§ **Problem to work on**
Repeat exactly the lines from the start through the line with "code: sRGB hex colour.", both ends included.

§ **Data excerpt**
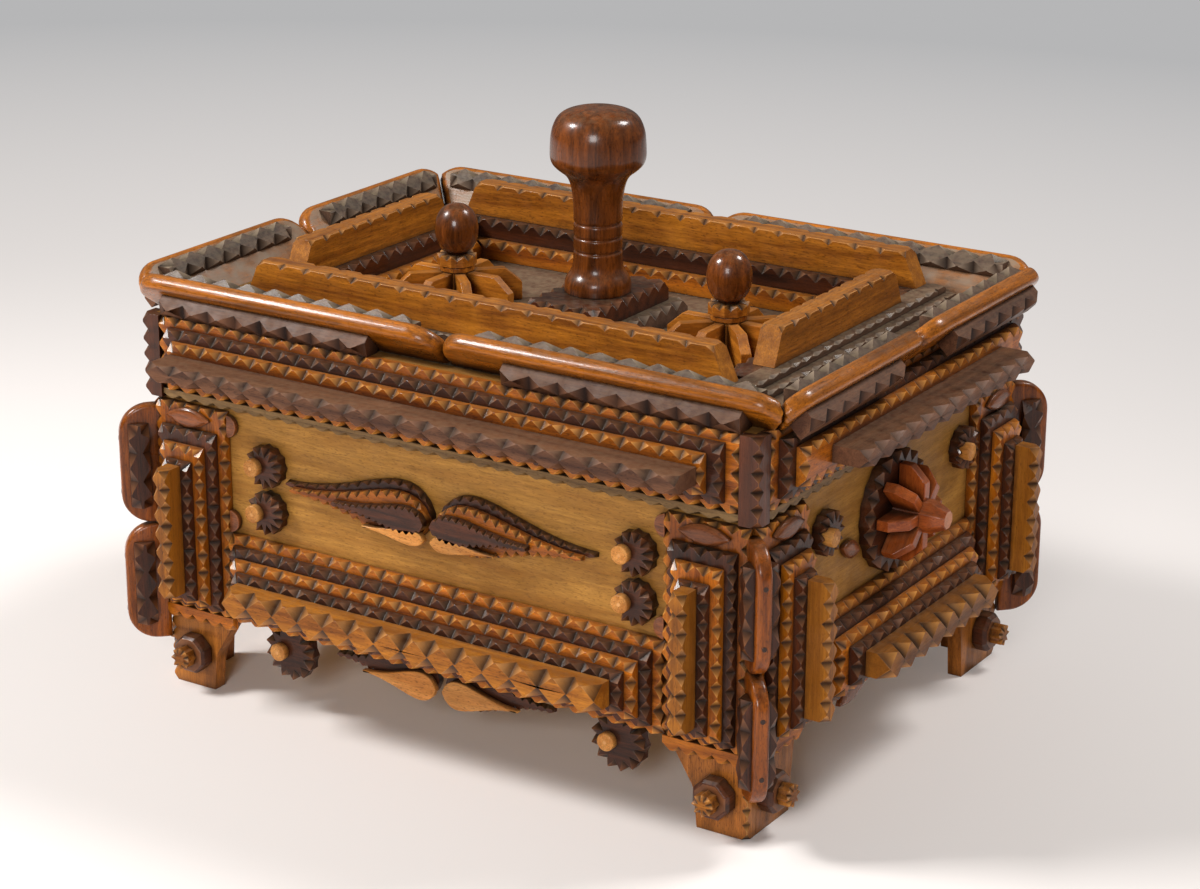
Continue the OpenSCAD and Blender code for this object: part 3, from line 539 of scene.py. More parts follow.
    def mesh(self, name: str) -> bpy.types.Mesh:
        """Makes everything added into one mesh in metres.

        Args:
            name: Name of the mesh.

        Returns:
            The mesh, with its grain, tone, valley and cut attributes.
        """
        mesh = bpy.data.meshes.new(name)
        points = np.concatenate(self.points) * MM
        loops = np.concatenate(self.loops)
        sizes = np.concatenate(self.sizes)
        mesh.vertices.add(len(points))
        mesh.vertices.foreach_set("co", points.ravel())
        mesh.loops.add(len(loops))
        mesh.loops.foreach_set("vertex_index", loops)
        mesh.polygons.add(len(sizes))
        mesh.polygons.foreach_set("loop_start", np.concatenate([[0], np.cumsum(sizes)[:-1]]))
        mesh.polygons.foreach_set("loop_total", sizes)
        mesh.polygons.foreach_set("use_smooth", np.ones(len(sizes), bool))
        mesh.update(calc_edges=True)
        grain = mesh.attributes.new("grain", "FLOAT_VECTOR", "POINT")
        grain.data.foreach_set("vector", np.concatenate(self.grain).ravel())
        for kind, domain, values in (("tone", "POINT", self.tone), ("valley", "POINT", self.valley),
                                     ("cut", "FACE", self.cut)):
            told = mesh.attributes.new(kind, "FLOAT", domain)
            told.data.foreach_set("value", np.concatenate(values))
        mesh.validate()
        return mesh


# Finishes


def linear(code: str) -> tuple[float, float, float, float]:
    """Turns a colour into linear light with the standard curve.

    Args:
        code: sRGB hex colour.

    Returns:
        Red, green, blue and an alpha of 1.
    """
    value = np.array([int(code[i:i + 2], 16) for i in (1, 3, 5)]) / 255
    value = np.where(value <= 0.04045, value / 12.92, ((value + 0.055) / 1.055) ** 2.4)
    return (float(value[0]), float(value[1]), float(value[2]), 1.0)


def add(tree: bpy.types.NodeTree, kind: str, settings: dict[str, Any] | None = None,
        inputs: dict[Any, Any] | None = None) -> bpy.types.Node:
    """Adds a node with its settings and links.

    Args:
        tree: Node tree to add to.
        kind: Blender's name of the node type.
        settings: Properties of the node.
        inputs: Sockets by name or number, each a constant, a socket, or a node whose first
            live output is meant.

    Returns:
        The new node.
    """
    new = tree.nodes.new(kind)
    for name, value in (settings or {}).items():
        setattr(new, name, value)
    for name, value in (inputs or {}).items():
        socket = new.inputs[name] if isinstance(name, int) else next(
            s for s in new.inputs if s.enabled and s.name == name)
        if isinstance(value, bpy.types.Node):
            value = next(s for s in value.outputs if s.enabled)
        if isinstance(value, bpy.types.NodeSocket):
            tree.links.new(value, socket)
        else:
            socket.default_value = value
    return new


class Grain(Enum):
    """Where a finish finds the direction of the grain."""

    CARVED = "the piece's own grain attribute, in millimetres"
    ALONG_X = (0.0, 0.0, 0.0)
    ALONG_Y = (0.0, 0.0, -90.0)

    def spot(self, tree: bpy.types.NodeTree) -> bpy.types.NodeSocket | bpy.types.Node:
        """Finds the place in millimetres with the grain along its X.

        Args:
            tree: Node tree to add to.

        Returns:
            The attribute's vector, or a node that scales and turns Object coordinates.
        """
        if self is Grain.CARVED:
            return add(tree, "ShaderNodeAttribute", {"attribute_name": "grain"}).outputs["Vector"]
        return add(tree, "ShaderNodeMapping", {}, {
            "Vector": add(tree, "ShaderNodeTexCoord").outputs["Object"],
            "Rotation": tuple(math.radians(v) for v in self.value),
            "Scale": (1 / MM, 1 / MM, 1 / MM)})


@dataclass(frozen=True)
class WoodFinish:
    """Old cigar-box cedar, knife cut or turned, under stain, shellac, wax and dust, with painted
    shade and sheen.

    Light and dark are early and late wood, cut is the paler wood that the knife lays bare,
    figure is the width of the growth bands in millimetres, and the rest are shares of one.
    The painted shade darkens the notches and hollows, and dust with painted sheen greys the
    faces that look up.
    """

    name: str
    light: str
    dark: str
    cut: str
    roughness: float = 0.42
    shellac: float = 0.25
    # Share of dust and painted sheen on faces that look up
    dust_and_sheen: float = 0.16
    dust_and_sheen_tint: str = "#8c7a60"
    # Strength of the painted shade in the notches and hollows
    painted_shade: float = 0.9
    figure: float = 5.0
    fibre: float = 0.34
    relief: float = 0.35

    def paint(self, grain: Grain) -> bpy.types.Material:
        """Makes the finish's material.

        Args:
            grain: Where the grain's direction comes from.

        Returns:
            A material whose eye-catching parts are, from the wood outwards: slow bands of early
            and late wood, fine fibres, dark pores, paler knife cuts, rubbed arrises, painted shade
            in the notches and hollows, and dust with painted sheen where the wood faces up.
        """
        material = bpy.data.materials.new(f"{self.name}_{grain.name.lower()}")
        material.use_nodes = True
        tree = material.node_tree
        tree.nodes.clear()
        spot = grain.spot(tree)

        # Noise by its size in millimetres along and across the grain, then its detail,
        # roughness and bend. Real fibres and pores are half as coarse and wouldn't show.
        noise = {
            name: add(tree, "ShaderNodeTexNoise", {}, {
                "Vector": add(tree, "ShaderNodeMapping", {}, {
                    "Vector": spot, "Scale": tuple(1 / v for v in size)}),
                "Scale": 1.0, "Detail": detail, "Roughness": rough, "Distortion": bend})
            for name, size, detail, rough, bend in (
                ("growth", (80.0, self.figure, self.figure), 4.0, 0.6, 0.8),
                ("fibre", (7.0, 0.55, 0.8), 3.0, 0.65, 0.0),
                ("pore", (1.6, 0.4, 0.4), 1.0, 0.5, 0.0),
                ("patch", (6.25, 6.25, 6.25), 2.0, 0.5, 0.0),
                ("drift", (1 / 0.45, 1 / 0.45, 1 / 0.45), 4.0, 0.5, 0.0))}
        told = {name: add(tree, "ShaderNodeAttribute", {"attribute_name": name}).outputs["Fac"]
                for name in ("tone", "cut", "valley")}
        form = add(tree, "ShaderNodeNewGeometry")
        upward = add(tree, "ShaderNodeSeparateXYZ", {}, {
            "Vector": form.outputs["Normal"]}).outputs["Z"]
        # Ambient occlusion, which paints shade into the hollows
        open_sky = add(tree, "ShaderNodeAmbientOcclusion", {"samples": 6}, {"Distance": 0.006})
        # Cut faces deep in a notch, which get painted shade in the valleys
        notch_shade_mask = add(tree, "ShaderNodeMath", {"operation": "MULTIPLY"}, {
            0: told["cut"], 1: told["valley"]})

        # Each value is carried from its own range to the one that a layer wants
        drawn = {
            name: add(tree, "ShaderNodeMapRange", {}, {
                "Value": value, "From Min": low, "From Max": high, "To Min": least, "To Max": most})
            for name, value, low, high, least, most in (
                ("growth", noise["growth"], 0.35, 0.65, 0.0, 1.0),
                ("fibre", noise["fibre"], 0.3, 0.7, 1.0 - self.fibre, 1.0 + self.fibre),
                ("pore", noise["pore"], 0.58, 0.72, 0.0, 0.6),
                ("tone", told["tone"], -3.0, 1.0, 0.44, 1.16),
                ("bare", noise["patch"], 0.3, 0.7, 0.35, 0.95),
                # Painted shade down in the notch valleys
                ("painted_notch_shade", notch_shade_mask, 0.1, 0.95, 0.0, self.painted_shade),
                ("rubbed", form.outputs["Pointiness"], 0.53, 0.62, 0.0, 0.4),
                # Painted shade in the hollows, from ambient occlusion
                ("painted_hollow_shade", open_sky.outputs["AO"], 0.82, 0.3, 0.0, self.painted_shade),
                # Dust and painted sheen on faces that look up
                ("facing", upward, 0.2, 0.9, 0.0, self.dust_and_sheen),
                ("drift", noise["drift"], 0.3, 0.62, 0.0, 1.0),
                ("gloss", noise["patch"], 0.3, 0.7, self.roughness - 0.08, self.roughness + 0.1))}
        bare, dust_and_sheen_share = (add(tree, "ShaderNodeMath", {"operation": "MULTIPLY"}, {0: first, 1: second})
                       for first, second in ((told["cut"], drawn["bare"]),
                                             (drawn["facing"], drawn["drift"])))

        colour: Any = linear(self.light)
        for blend, share, over in (
                ("MIX", drawn["growth"], linear(self.dark)),
                ("MULTIPLY", 1.0, drawn["fibre"]),
                ("MULTIPLY", drawn["pore"], linear("#6b5242")),
                ("MULTIPLY", 1.0, drawn["tone"]),
                ("MIX", bare, linear(self.cut)),
                # Painted shade in the notch valleys
                ("MULTIPLY", drawn["painted_notch_shade"], linear("#331a0e")),
                ("SCREEN", drawn["rubbed"], linear(self.light)),
                # Painted shade in the hollows
                ("MULTIPLY", drawn["painted_hollow_shade"], linear("#2c170d")),
                # Dust and painted sheen where the wood faces up
                ("MIX", dust_and_sheen_share, linear(self.dust_and_sheen_tint))):
            colour = add(tree, "ShaderNodeMix", {"data_type": "RGBA", "blend_type": blend}, {
                "Factor": share, "A": colour, "B": over})

        # Gloss is uneven, and the fibres stand up a few hundredths of a millimetre
        bump = add(tree, "ShaderNodeBump", {}, {
            "Strength": self.relief, "Distance": 0.0003,
            "Height": add(tree, "ShaderNodeMath", {"operation": "ADD"}, {
                0: noise["fibre"], 1: noise["patch"]})})
        shader = add(tree, "ShaderNodeBsdfPrincipled", {}, {
            "Base Color": colour, "Roughness": drawn["gloss"], "Normal": bump,
            "Specular IOR Level": 0.24, "Coat Weight": self.shellac, "Coat Roughness": 0.12})
        add(tree, "ShaderNodeOutputMaterial", {}, {"Surface": shader})
        return material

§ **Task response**
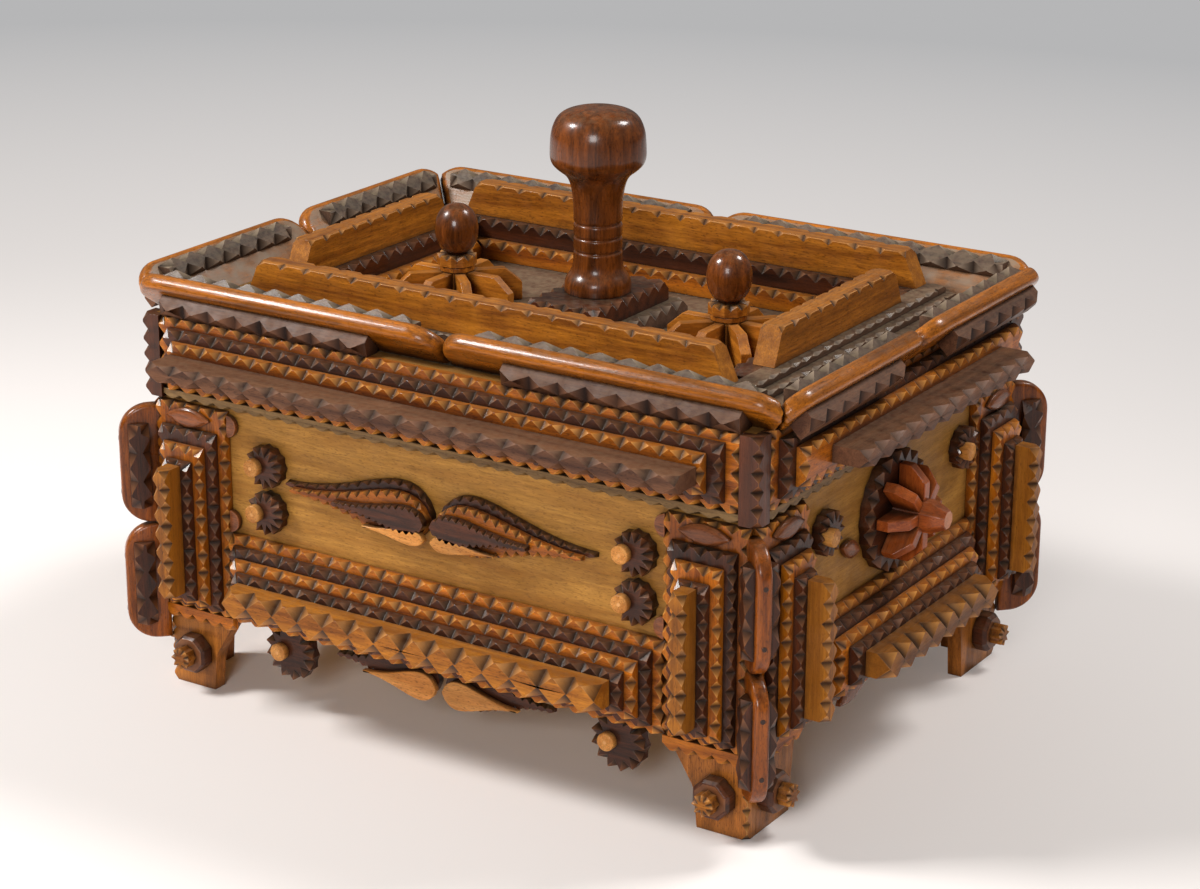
Continue the OpenSCAD and Blender code for this object: part 3, from line 539 of scene.py. More parts follow.
    def mesh(self, name: str) -> bpy.types.Mesh:
        """Makes everything added into one mesh in metres.

        Args:
            name: Name of the mesh.

        Returns:
            The mesh, with its grain, tone, valley and cut attributes.
        """
        mesh = bpy.data.meshes.new(name)
        points = np.concatenate(self.points) * MM
        loops = np.concatenate(self.loops)
        sizes = np.concatenate(self.sizes)
        mesh.vertices.add(len(points))
        mesh.vertices.foreach_set("co", points.ravel())
        mesh.loops.add(len(loops))
        mesh.loops.foreach_set("vertex_index", loops)
        mesh.polygons.add(len(sizes))
        mesh.polygons.foreach_set("loop_start", np.concatenate([[0], np.cumsum(sizes)[:-1]]))
        mesh.polygons.foreach_set("loop_total", sizes)
        mesh.polygons.foreach_set("use_smooth", np.ones(len(sizes), bool))
        mesh.update(calc_edges=True)
        grain = mesh.attributes.new("grain", "FLOAT_VECTOR", "POINT")
        grain.data.foreach_set("vector", np.concatenate(self.grain).ravel())
        for kind, domain, values in (("tone", "POINT", self.tone), ("valley", "POINT", self.valley),
                                     ("cut", "FACE", self.cut)):
            told = mesh.attributes.new(kind, "FLOAT", domain)
            told.data.foreach_set("value", np.concatenate(values))
        mesh.validate()
        return mesh


# Finishes


def linear(code: str) -> tuple[float, float, float, float]:
    """Turns a colour into linear light with the standard curve.

    Args:
        code: sRGB hex colour.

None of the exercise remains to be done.